Read an article that highlights how important it is for distributors to realize the power of a solid, scientific pricing process that will stop unnecessary discounting by sales people. Excerpts of the article authored by Frank E. Hurtte Jr. who has 28 years of distribution industry experience and a lifetime in sales follow.
“a good pricing process delivers to the bottom line.”
I talk about the power of a solid, scientific pricing process in every presentation I deliver. Why? Because a good pricing process delivers to the bottom line. My clients experience better return (ROI) from money spent on pricing than any other investment; but that’s not the story here.
“Our customers are tight with their money.”
As I talked about best in practice pricing strategies, I could see old Joe’s face get stiff. His body was rigid, he crossed his arms and this person, who was so friendly, went from receptive to closed. I would have been blind to not see it. Furthermore, I was 100 percent certain everyone else in the room was feeling the bad vibe as well.

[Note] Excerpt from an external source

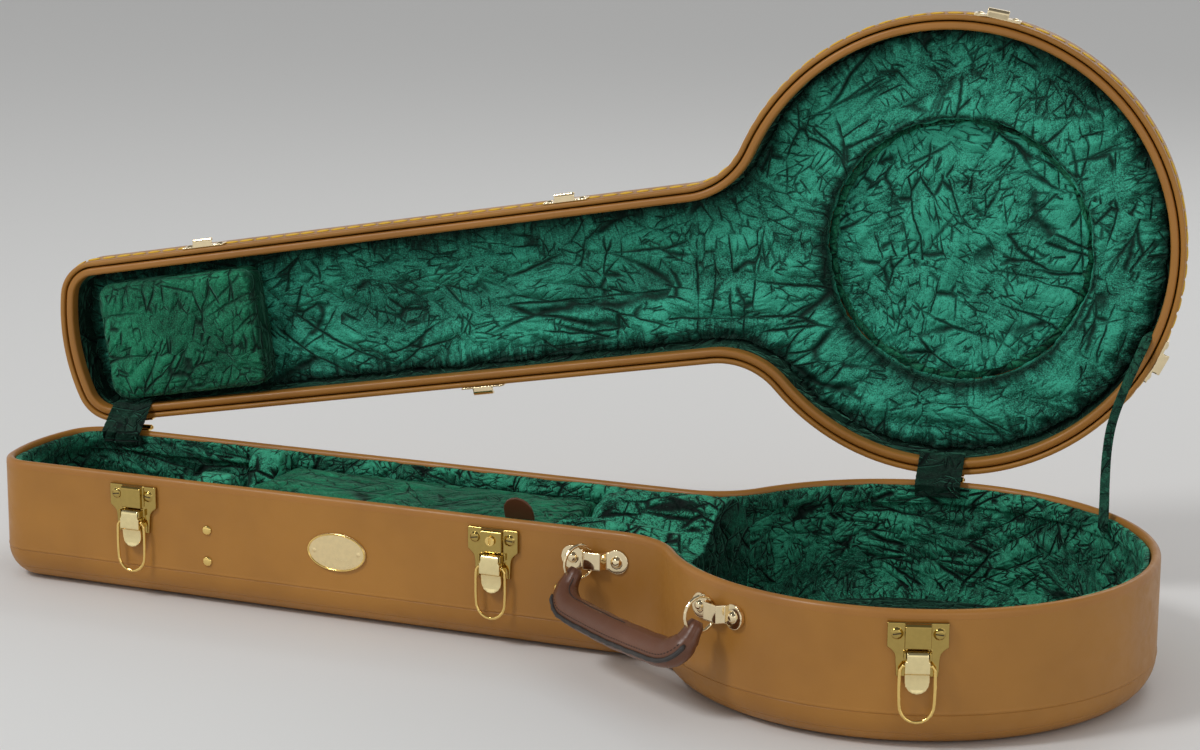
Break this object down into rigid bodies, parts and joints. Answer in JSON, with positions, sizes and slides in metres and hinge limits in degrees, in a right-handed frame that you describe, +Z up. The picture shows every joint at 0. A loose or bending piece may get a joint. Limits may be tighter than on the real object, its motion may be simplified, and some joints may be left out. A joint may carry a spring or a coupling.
{
  "type": "banjo case",
  "caption": "Shaped hard case for a banjo with a hinged lid, draw latches, a carrying handle, a plush-lined well for the pot, a neck cradle and a lidded compartment.",
  "frame": {"origin": "on the underside of the base, below the centre of the round bout", "axes": "+X from the neck end to the round end, +Y to the hinge side, +Z up; the lid stands open"},
  "size_m": [1.051, 0.4931, 0.5196],
  "materials": {
    "tan_leatherette": "tan grained leatherette over a plywood shell, satin",
    "rim_leatherette": "tan leatherette stretched over a rounded rim, satin",
    "green_velvet": "emerald crushed plush over padding",
    "gold_hardware": "polished gold-coloured plating on brass",
    "brown_leather": "padded brown leather, satin"
  },
  "bodies": {
    "case_base": {"base_tray": "tan_leatherette", "base_wall": "tan_leatherette", "base_rim": "rim_leatherette", "base_lining": "green_velvet", "bout_floor_pad": "green_velvet", "neck_floor_pad": "green_velvet", "heel_block": "green_velvet", "neck_cradle": "green_velvet", "accessory_ledge_front": "green_velvet", "accessory_ledge_back": "green_velvet", "latch_plate_head": "gold_hardware", "latch_plate_middle": "gold_hardware", "lock_cylinder": "gold_hardware", "latch_plate_front": "gold_hardware", "latch_plate_end": "gold_hardware", "latch_plate_back": "gold_hardware", "badge_plate": "gold_hardware", "cradle_rivet_upper": "gold_hardware", "cradle_rivet_lower": "gold_hardware", "heel_rivet": "gold_hardware", "handle_bracket_left": "gold_hardware", "handle_bracket_right": "gold_hardware", "hinge_leaf_base_head": "gold_hardware", "hinge_pin_head": "gold_hardware", "hinge_flap_head": "green_velvet", "hinge_leaf_base_bout": "gold_hardware", "hinge_pin_bout": "gold_hardware", "hinge_flap_bout": "green_velvet", "stay_strap": "green_velvet"},
    "lid": {"lid_wall": "tan_leatherette", "lid_panel": "tan_leatherette", "lid_valance": "rim_leatherette", "lid_lining": "green_velvet", "lid_pad": "green_velvet", "lid_recess_pad": "green_velvet", "lid_headstock_block": "green_velvet", "catch_head": "gold_hardware", "catch_middle": "gold_hardware", "catch_front": "gold_hardware", "catch_end": "gold_hardware", "catch_back": "gold_hardware", "hinge_leaf_lid_head": "gold_hardware", "hinge_leaf_lid_bout": "gold_hardware"},
    "accessory_lid": {"accessory_lid": "green_velvet", "accessory_tab": "brown_leather"},
    "handle": {"handle_grip": "brown_leather", "handle_ring_left": "gold_hardware", "handle_ring_right": "gold_hardware"},
    "lever_head": {"latch_lever_head": "gold_hardware"},
    "bail_head": {"latch_bail_head": "gold_hardware"},
    "lever_middle": {"latch_lever_middle": "gold_hardware"},
    "bail_middle": {"latch_bail_middle": "gold_hardware"},
    "lever_front": {"latch_lever_front": "gold_hardware"},
    "bail_front": {"latch_bail_front": "gold_hardware"},
    "lever_end": {"latch_lever_end": "gold_hardware"},
    "bail_end": {"latch_bail_end": "gold_hardware"},
    "lever_back": {"latch_lever_back": "gold_hardware"},
    "bail_back": {"latch_bail_back": "gold_hardware"}
  },
  "joints": [
    {"name": "lid_hinge", "type": "hinge", "parent": "case_base", "child": "lid", "pos_m": [-0.03199, 0.20046, 0.1099], "axis": [0.9875, 0.1576, 0], "range_deg": [0, 90], "deforming": ["hinge_flap_head", "hinge_flap_bout", "stay_strap"]},
    {"name": "accessory_lid_hinge", "type": "hinge", "parent": "case_base", "child": "accessory_lid", "pos_m": [-0.445, 0.06087, 0.098], "axis": [1, 0, 0], "range_deg": [-100, 0]},
    {"name": "handle_swing", "type": "hinge", "parent": "case_base", "child": "handle", "pos_m": [-0.17847, -0.14045, 0.085], "axis": [-0.8299, 0.5579, 0], "range_deg": [-30, 110]},
    {"name": "latch_lever_head_hinge", "type": "hinge", "parent": "case_base", "child": "lever_head", "pos_m": [-0.67804, -0.08353, 0.0769], "axis": [1, -0.0054, 0], "range_deg": [-120, 0]},
    {"name": "latch_bail_head_hinge", "type": "hinge", "parent": "lever_head", "child": "bail_head", "pos_m": [-0.67804, -0.08383, 0.0693], "axis": [-1, 0.0054, 0], "range_deg": [0, 175]},
    {"name": "latch_lever_middle_hinge", "type": "hinge", "parent": "case_base", "child": "lever_middle", "pos_m": [-0.33204, -0.08539, 0.0769], "axis": [1, -0.0054, 0], "range_deg": [-120, 0]},
    {"name": "latch_bail_middle_hinge", "type": "hinge", "parent": "lever_middle", "child": "bail_middle", "pos_m": [-0.33204, -0.08569, 0.0693], "axis": [-1, 0.0054, 0], "range_deg": [0, 175]},
    {"name": "latch_lever_front_hinge", "type": "hinge", "parent": "case_base", "child": "lever_front", "pos_m": [0.06742, -0.19582, 0.0769], "axis": [0.9455, 0.3256, 0], "range_deg": [-120, 0]},
    {"name": "latch_bail_front_hinge", "type": "hinge", "parent": "lever_front", "child": "bail_front", "pos_m": [0.06752, -0.1961, 0.0693], "axis": [-0.9455, -0.3256, 0], "range_deg": [0, 175]},
    {"name": "latch_lever_end_hinge", "type": "hinge", "parent": "case_base", "child": "lever_end", "pos_m": [0.16839, 0.12056, 0.0769], "axis": [-0.5821, 0.8131, 0], "range_deg": [-120, 0]},
    {"name": "latch_bail_end_hinge", "type": "hinge", "parent": "lever_end", "child": "bail_end", "pos_m": [0.16864, 0.12073, 0.0693], "axis": [0.5821, -0.8131, 0], "range_deg": [0, 175]},
    {"name": "latch_lever_back_hinge", "type": "hinge", "parent": "case_base", "child": "lever_back", "pos_m": [-0.43404, 0.08484, 0.0769], "axis": [-1, -0.0054, 0], "range_deg": [-120, 0]},
    {"name": "latch_bail_back_hinge", "type": "hinge", "parent": "lever_back", "child": "bail_back", "pos_m": [-0.43404, 0.08514, 0.0693], "axis": [1, 0.0054, 0], "range_deg": [0, 175]}
  ]
}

Sensing I was about to “lose the room” I asked Joe his opinion on pricing strategy. Joe shrugged and said, “From where I sit, standardized pricing, or whatever you want to call it, is destined for failure in our business. Our customers are tight with their money. They don’t want to pay more, they want to pay less”.
“repair parts were not price sensitive; especially when the customer is trying to hold out on replacing a whole system.”
Going around the room, the group largely agreed with Joe with a couple of notable exceptions. One salesperson noted that some customers are willing to pay more when the product is in stock. Another guy stated repair parts were not price sensitive; especially when the customer is trying to hold out on replacing a whole system. Within a few minutes, we had a dozen or so examples of times where a “standard” price would work. Everyone was on board, but Old Joe looked shaky. I knew we needed to talk.
“they hint that the price is a little more than they thought, and the price drops again”
How has Joe conditioned his customers? They ask once and he caves in. Next go around, they hint that the price is a little more than they thought, and the price drops again. After a couple of go-arounds with the Joes of the world, customers think haggling is part of the deal. Just like a trip to the flea market, except with top notch products and world class service.
After two decades in the business, Joe has conditioned his customers and convinced himself. But hope exists. Little by little, Joe’s company is setting limitations on precisely which product prices can be over ridden without management approval. For example, exclusive product lines are no longer negotiable. The same applies to products where the company carries deep stocks of repair parts.
“to build a real pricing process, a distributor needs advanced analytics, solid documentation, training and a means to measure and manage”
The idea of improving distributor gross margins has been around for a very long time. One of the very first training sessions I attended as a fresh young branch manager 25 years ago covered “the power of one.” Remembering back, the half-day session included the massive impact one measly percent in gross margin had on a distributors bottom line. There was no how to except to cheerlead your team to higher margins but putting up posters and continually reminding everyone of “the power of one.” The plan flopped only to be replaced with a dozen more pricing fads.
In order to build a real pricing process, a distributor needs advanced analytics, solid documentation, training and a means to measure and manage their team. Very few distributors (read that almost none of them) have the expertise to do this alone. Joe’s company tried and missed the mark, and the road to pricing success is littered with other distributors in the same situation.